Update to the Labor Outsourcing Initiative

 Professional related: Claudio Jiménez de León , Enrique Ramírez , Manuel Tamez , Nora Morales   |      December 10th, 2020

Learn more about the initiative presented by the Federal Executive, which would affect the operation of companies in Mexico, eliminating the possibility of having “insourcing” or service providers within the same group, as well as contracting “outsourcing”.

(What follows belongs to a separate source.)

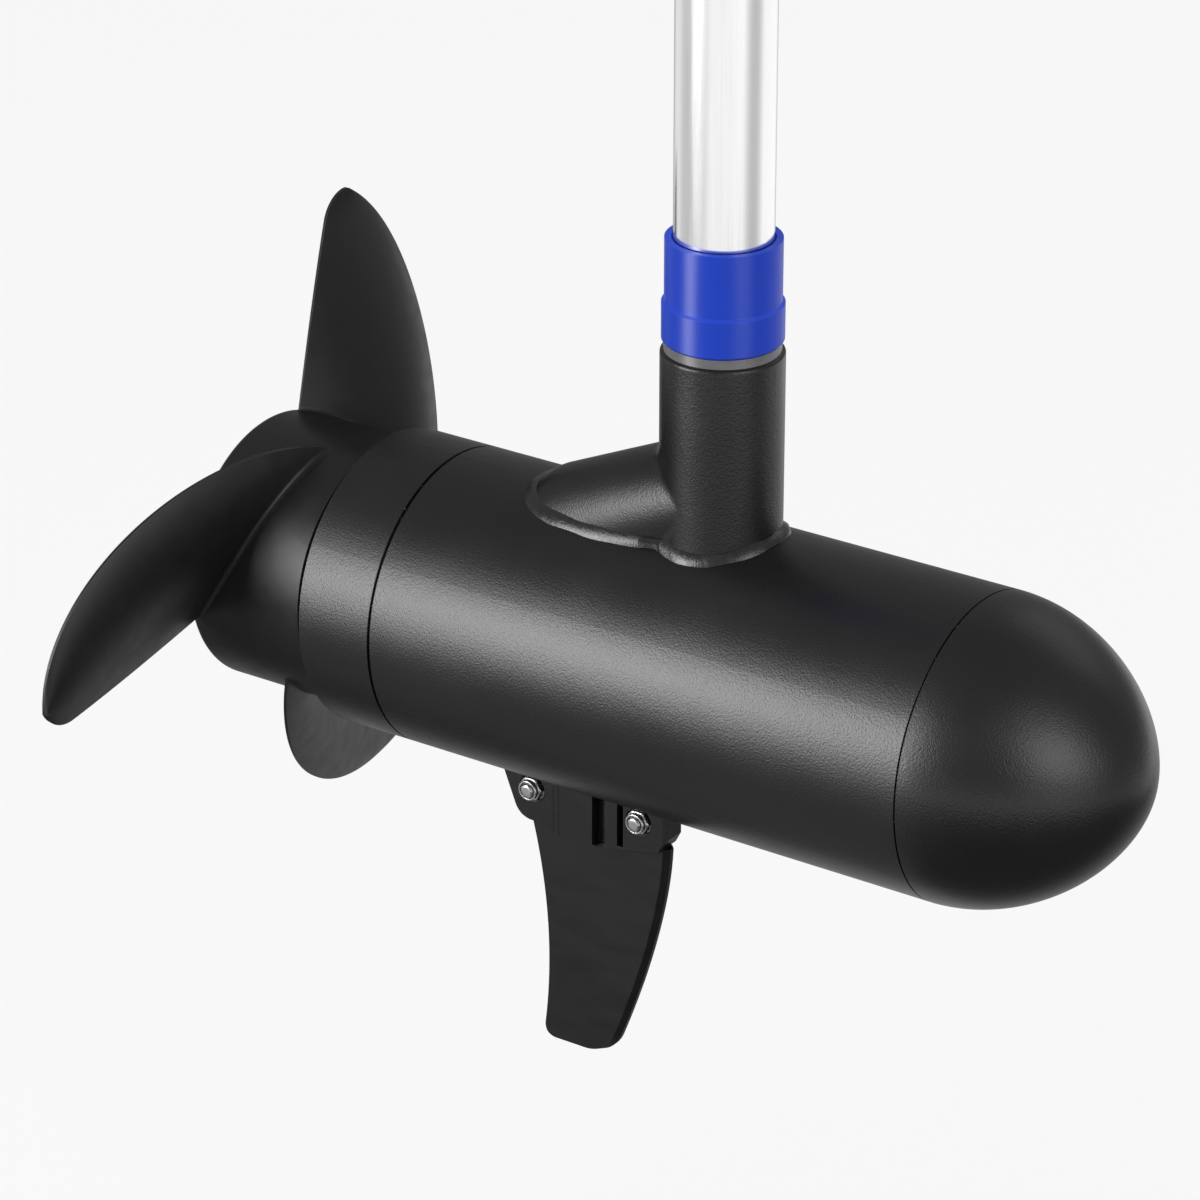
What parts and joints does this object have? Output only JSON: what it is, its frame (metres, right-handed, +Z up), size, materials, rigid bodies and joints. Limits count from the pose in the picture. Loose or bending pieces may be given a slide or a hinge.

The discussions regarding the initiative proposed by the Federal Executive on 12 November 2020 to prohibit labor outsourcing, save for certain exceptions, has been postponed to be resumed in February 2021. However, companies should continue analyzing their alternatives to comply with the potential reform. This alert aims to provide an update to our clients on the status of the initiative. I. Background On 12 November 2020, the Federal Executive submitted a Law initiative before the Mexican Congress containing several reforms to the Federal Labor Law (“FLL”), the Social Security Law (“SSL”), the National Housing Fund Institute for Workers Law (“LINFONAVIT”), the Federal Fiscal Code (“FFC”), the Income Tax Law (“ITL”) the Value Added Tax Law (“VATL”) with aims to regulate the labor outsourcing (“outsourcing”) regime in Mexico. The initiative filed by the Federal Executive would affect the operation of Mexican companies since it would eliminate the possibility of having an “insourcing” or a service company within the same group, or contracting with “outsourcing”, even though de same had been in due compliance with their tax and social security obligations. Generally, the proposal consists in the following:

• Labor outsourcing schemes would be legally prohibited (i.e. a general labor outsourcing structure or an “insourcing” structure would no longer be permissible). • The provision of specialized services or the execution of specialized tasks not included within the corporate purpose or the economic activity of the contracting party would be the sole exception.

• The contractor would need to procure an authorization from the Labor and Social Security Ministry to operate as a specialized labor services supplier. Update to the labor outsourcing initiative Tax | Labor – December 10, 2020. Any party either continuing to use a subcontracting regime, rendering specialized services without due authorization, or contravening the provision of specialized services or tasks, would be subject to a fine.

• For tax purposes, it is generally established that tax invoices issued to document labor outsourcing services will not produce any tax effects (i.e. the expense would not be deductible from the income tax basis and the VAT credit would be disallowed), unless it is specialized.

• The use of schemes involving the simulation of the provision of specialized services or the execution of specialized tasks, as well as the implementation of labor outsourcing schemes, would qualify as tax fraud or a comparable offence. For further details, please refer to our “Client Alert” previously published in this respect. II. Recent developments Since its remittance to Congress, the initiative filed by the Federal Executive has been subject to negotiations between the private sector and the Federal Executive, and recently, the labor sector. Such negotiations have resulted in the execution of a tripartite agreement on 9 December 2020 which main items in the agenda are the following:

• It has been requested to Congress to postpone the discussions on the initiative filed by the Federal Executive in order to resume such discussions preferably in the next ordinary legislative period, that is on February 2021. It being a priority in the agenda, the discussion should conclude within 30 days, in which case this process could result in legislative changes in March 2021.

• We understand that, as of today, no consensus has been reached on whether the initiative would be enforceable as of its publication in the Official Gazette or whether a transition period would be granted for its enforcement.

• Jointly with the referred initiative, discussions have arisen within the private sector to propose a new mechanism to regulate the profit sharing (Participación de los Trabajadores en las Utilidades or PTU) to which employees are entitled, which currently amounts to 10% of the Income Tax taxable basis. From several communications that have been published in the media, we understand that the proposal of the private sector consists of limiting the PTU to certain number of months of salary of the employee. The lack of consensus as to this point has been one of the main reasons for the prolongation of the negotiations. Although it is preferable that the private sector, the Mexican government and the labor sector reach an agreement, the possibility that no such agreement is reached is of course existent, in which case such scenario shall be considered by each company in the assessment of the measures to be considered.

 • It is worth noting that certain entrepreneurial chambers did not subscribe to the tripartite agreement previously mentioned, and we also understand that there is certain foreign pressure to continue allowing labor outsourcing of personnel in Mexico as it is permissible in other parts of the world. It will be important to follow up on the evolution of the initiative to be finally approved, considering the effect that these postures may or may not produce. III. Recommended course of action If an initiative limiting labor subcontracting is approved in similar terms to those currently proposed, in general terms, entities operating in Mexico would need to conduct their activities with their own employees. The tripartite agreement to which we have referred would seem clear in the sense that the initiative should be discussed and, as the case may be, approved within the month of February 2021. Derived from the foregoing, we consider that although the discussion has been postponed to the first months of the coming year, it is important to start analyzing any viable alternatives with aims to complying with the potential reform in the most efficient way from a tax and labor standpoint, considering a scenario in which no transition would be granted for its enforceability.